In Breda melden sich von 150 Schülern  aus 6 Klassen  gewöhnlich  über 30 Schüler. über ein ausgeklügeltes Ausleseverfahren werden 20 bis 25 Schüler ausgewählt. Zur Teilnahme an diesem Austausch gehört schon ein wenig Mut, denn für die meisten Schüler ist es das erste Mal, dass sie sich ohne den Schutz der eigenen Familie  im Ausland aufhalten.

Im Laufe der Zeit hat sich – neben einigen Unterrichtsstunden –  ein eiserner Bestand an Ausflugszielen gebildet. In Deutschland sind das etwa Eisenach (Wartburg), Erfurt (Dom und Krämerbrücke), Mahn- und Gedenkstätte Buchenwald und Weimar, das Erlenisbergwerk in Merkers.
Weiter gelegentlich die Brandenburg (mit Ritterspielen!), das Kalibergbaumuseum in Heringen (mit anschließend Besteigung des “ Monte Kali”!) und Oberhof.
In Holland werden die Deltawerke in Zeeland besucht, die Hauptstadt Amsterdam und der Regierungssitz Den Haag. Es wird eine  Kanufahrt auf dem Ringgraben in Breda gemacht sowie eine Radtour  nach Zundert, dem Geburtsort von Vincent van Gogh, 20 Km südlich von Breda.
Auch ein sportliches Treffen  gehört zum Programm, wobei die Rivalität manchmal der eines Endspiels Holland-Deutschland bei den Fußball WM gleichkommt.

Dass die Teilnehmer an ihrem Austauschabenteuer Gefallen finden, erkennt man auch daran, dass sich auf beiden Seiten immer wieder jüngere Geschwister von ehemaligen Teilnehmern  gern am Austausch  beteiligen.

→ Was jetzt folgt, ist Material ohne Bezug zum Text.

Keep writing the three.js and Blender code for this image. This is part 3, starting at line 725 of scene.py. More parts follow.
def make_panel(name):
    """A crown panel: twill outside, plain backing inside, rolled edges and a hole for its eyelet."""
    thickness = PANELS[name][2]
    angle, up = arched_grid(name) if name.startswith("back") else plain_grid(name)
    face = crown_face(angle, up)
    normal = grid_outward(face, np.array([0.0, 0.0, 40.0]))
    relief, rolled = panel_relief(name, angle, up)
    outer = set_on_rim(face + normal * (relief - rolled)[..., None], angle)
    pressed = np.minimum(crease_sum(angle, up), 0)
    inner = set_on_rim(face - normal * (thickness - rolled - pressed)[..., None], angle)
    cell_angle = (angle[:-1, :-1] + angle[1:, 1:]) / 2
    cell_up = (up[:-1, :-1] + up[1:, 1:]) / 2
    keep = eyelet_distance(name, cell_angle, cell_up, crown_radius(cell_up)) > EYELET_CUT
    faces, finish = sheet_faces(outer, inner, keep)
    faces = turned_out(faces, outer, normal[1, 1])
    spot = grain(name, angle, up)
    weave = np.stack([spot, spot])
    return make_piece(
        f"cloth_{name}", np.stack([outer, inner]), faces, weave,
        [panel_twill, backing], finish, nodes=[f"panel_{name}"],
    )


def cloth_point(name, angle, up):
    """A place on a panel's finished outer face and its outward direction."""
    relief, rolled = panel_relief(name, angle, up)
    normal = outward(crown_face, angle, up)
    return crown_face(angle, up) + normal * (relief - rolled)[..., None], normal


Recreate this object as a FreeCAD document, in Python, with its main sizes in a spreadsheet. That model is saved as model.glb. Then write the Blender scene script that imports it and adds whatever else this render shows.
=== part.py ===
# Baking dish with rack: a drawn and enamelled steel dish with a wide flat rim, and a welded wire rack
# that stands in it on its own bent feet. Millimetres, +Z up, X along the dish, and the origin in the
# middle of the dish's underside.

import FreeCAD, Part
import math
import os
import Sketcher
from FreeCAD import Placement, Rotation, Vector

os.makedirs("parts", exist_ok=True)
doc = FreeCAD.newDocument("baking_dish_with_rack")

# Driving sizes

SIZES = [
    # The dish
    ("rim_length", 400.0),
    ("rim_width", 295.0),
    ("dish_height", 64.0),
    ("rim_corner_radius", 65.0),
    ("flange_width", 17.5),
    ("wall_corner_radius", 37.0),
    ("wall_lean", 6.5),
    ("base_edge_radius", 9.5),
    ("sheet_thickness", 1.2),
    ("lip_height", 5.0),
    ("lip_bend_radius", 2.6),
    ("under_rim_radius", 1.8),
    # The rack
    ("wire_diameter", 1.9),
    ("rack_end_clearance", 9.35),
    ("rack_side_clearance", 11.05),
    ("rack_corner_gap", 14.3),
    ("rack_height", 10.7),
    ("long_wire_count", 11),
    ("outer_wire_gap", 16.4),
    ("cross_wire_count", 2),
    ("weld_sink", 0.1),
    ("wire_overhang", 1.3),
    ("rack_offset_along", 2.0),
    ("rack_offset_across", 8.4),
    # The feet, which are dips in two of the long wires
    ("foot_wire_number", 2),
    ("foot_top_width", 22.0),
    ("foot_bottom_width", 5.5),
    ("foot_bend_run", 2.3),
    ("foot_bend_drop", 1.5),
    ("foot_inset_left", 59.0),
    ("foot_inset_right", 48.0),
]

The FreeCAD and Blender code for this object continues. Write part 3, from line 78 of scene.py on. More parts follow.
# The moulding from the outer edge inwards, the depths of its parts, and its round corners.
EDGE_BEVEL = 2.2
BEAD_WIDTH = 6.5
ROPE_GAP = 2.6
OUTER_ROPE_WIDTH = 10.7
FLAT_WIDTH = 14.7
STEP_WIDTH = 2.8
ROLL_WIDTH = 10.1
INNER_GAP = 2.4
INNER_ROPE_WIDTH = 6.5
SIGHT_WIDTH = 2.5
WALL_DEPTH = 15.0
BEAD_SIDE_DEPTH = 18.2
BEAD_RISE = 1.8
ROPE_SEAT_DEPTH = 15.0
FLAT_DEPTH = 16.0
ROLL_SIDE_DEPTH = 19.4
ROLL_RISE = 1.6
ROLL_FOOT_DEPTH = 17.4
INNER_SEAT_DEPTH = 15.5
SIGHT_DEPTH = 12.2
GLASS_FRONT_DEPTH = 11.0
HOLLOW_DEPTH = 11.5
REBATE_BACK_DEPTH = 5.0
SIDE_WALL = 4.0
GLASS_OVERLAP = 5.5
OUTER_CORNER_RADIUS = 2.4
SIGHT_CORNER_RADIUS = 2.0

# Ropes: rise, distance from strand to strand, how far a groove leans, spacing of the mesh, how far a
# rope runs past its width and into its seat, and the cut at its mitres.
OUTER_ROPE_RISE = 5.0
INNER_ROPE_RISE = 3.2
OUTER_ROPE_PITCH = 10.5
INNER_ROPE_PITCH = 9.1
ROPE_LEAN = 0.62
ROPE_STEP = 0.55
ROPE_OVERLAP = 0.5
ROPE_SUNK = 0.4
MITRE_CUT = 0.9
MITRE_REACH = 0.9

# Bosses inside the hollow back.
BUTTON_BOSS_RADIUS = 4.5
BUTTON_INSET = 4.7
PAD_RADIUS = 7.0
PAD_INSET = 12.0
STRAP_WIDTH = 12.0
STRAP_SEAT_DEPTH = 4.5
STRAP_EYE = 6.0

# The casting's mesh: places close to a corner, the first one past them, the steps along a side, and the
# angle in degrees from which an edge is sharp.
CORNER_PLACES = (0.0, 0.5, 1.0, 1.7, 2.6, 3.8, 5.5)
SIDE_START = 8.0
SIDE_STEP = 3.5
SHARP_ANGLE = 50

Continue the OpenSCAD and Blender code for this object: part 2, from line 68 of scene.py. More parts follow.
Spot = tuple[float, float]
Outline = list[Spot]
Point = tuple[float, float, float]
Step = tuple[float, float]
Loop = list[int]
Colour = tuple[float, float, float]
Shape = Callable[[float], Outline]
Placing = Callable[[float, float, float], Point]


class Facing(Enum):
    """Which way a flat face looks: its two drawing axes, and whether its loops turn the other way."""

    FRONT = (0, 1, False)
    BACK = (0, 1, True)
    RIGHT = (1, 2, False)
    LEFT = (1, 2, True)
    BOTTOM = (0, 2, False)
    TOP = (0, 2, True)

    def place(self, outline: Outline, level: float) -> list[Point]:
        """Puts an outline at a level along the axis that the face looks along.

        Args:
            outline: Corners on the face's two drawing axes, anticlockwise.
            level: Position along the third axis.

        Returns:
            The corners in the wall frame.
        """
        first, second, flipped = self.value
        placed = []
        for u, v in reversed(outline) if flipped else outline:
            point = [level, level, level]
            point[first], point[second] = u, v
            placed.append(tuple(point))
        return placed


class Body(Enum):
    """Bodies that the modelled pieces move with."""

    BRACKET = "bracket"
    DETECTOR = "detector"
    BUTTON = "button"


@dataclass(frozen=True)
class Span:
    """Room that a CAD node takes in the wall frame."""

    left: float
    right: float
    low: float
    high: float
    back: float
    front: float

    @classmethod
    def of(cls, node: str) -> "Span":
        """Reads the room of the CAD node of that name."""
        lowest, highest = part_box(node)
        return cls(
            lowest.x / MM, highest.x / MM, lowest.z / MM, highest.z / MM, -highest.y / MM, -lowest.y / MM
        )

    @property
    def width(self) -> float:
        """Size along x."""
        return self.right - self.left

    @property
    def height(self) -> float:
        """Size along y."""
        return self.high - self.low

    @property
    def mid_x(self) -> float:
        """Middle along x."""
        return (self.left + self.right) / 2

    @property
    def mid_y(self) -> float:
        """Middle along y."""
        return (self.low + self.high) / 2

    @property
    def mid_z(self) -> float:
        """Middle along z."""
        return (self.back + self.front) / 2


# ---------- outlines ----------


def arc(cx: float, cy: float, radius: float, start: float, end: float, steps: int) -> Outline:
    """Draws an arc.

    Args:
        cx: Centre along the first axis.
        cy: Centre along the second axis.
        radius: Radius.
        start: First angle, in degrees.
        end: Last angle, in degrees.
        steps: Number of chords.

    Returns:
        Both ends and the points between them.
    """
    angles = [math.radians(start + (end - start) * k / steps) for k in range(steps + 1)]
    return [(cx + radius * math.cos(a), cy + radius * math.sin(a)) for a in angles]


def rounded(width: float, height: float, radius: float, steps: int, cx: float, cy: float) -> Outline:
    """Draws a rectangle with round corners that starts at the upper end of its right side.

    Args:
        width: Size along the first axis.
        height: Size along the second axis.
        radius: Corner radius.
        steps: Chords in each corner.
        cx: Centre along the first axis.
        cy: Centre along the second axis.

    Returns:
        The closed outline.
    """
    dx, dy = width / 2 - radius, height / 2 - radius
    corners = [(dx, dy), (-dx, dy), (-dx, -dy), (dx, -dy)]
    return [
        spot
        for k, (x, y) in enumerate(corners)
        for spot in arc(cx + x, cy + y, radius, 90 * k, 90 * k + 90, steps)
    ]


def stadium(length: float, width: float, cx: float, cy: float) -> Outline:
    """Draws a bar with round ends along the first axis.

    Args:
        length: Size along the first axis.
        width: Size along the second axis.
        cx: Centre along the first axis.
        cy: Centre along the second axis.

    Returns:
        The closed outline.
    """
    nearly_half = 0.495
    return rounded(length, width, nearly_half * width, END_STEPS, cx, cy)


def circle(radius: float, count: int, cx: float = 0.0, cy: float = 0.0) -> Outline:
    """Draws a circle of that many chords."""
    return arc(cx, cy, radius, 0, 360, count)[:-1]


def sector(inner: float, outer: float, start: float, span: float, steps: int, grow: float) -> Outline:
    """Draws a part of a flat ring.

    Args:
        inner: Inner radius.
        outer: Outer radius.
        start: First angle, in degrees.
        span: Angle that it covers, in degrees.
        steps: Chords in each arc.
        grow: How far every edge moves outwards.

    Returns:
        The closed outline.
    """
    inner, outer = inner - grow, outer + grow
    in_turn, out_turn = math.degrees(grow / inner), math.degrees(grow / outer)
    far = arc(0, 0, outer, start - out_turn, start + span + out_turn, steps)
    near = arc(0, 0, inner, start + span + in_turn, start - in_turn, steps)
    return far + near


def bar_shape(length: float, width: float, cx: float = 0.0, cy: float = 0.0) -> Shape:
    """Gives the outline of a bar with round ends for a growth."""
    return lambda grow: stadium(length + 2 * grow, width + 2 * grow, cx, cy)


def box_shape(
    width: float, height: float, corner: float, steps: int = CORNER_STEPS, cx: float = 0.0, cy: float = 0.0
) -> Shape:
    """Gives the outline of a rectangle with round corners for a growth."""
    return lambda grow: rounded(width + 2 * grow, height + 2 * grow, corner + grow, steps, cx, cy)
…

Dass die Teilnehmer an ihrem Austauschabenteuer Gefallen finden, erkennt man auch daran, dass sich auf beiden Seiten immer wieder jüngere Geschwister von ehemaligen Teilnehmern  gern am Austausch  beteiligen.

Wir sind überzeugt, dass eine Aktivität im Kleinen wie dieser Schüleraustausch
einem vereinten, friedlichen Europa nützt, wenn wir uns auch bewusst sind, dass  unsere Schüler andere Dinge im Kopf haben,  wenn sie in den Bus nach Gerstungen, bzw. nach Breda steigen!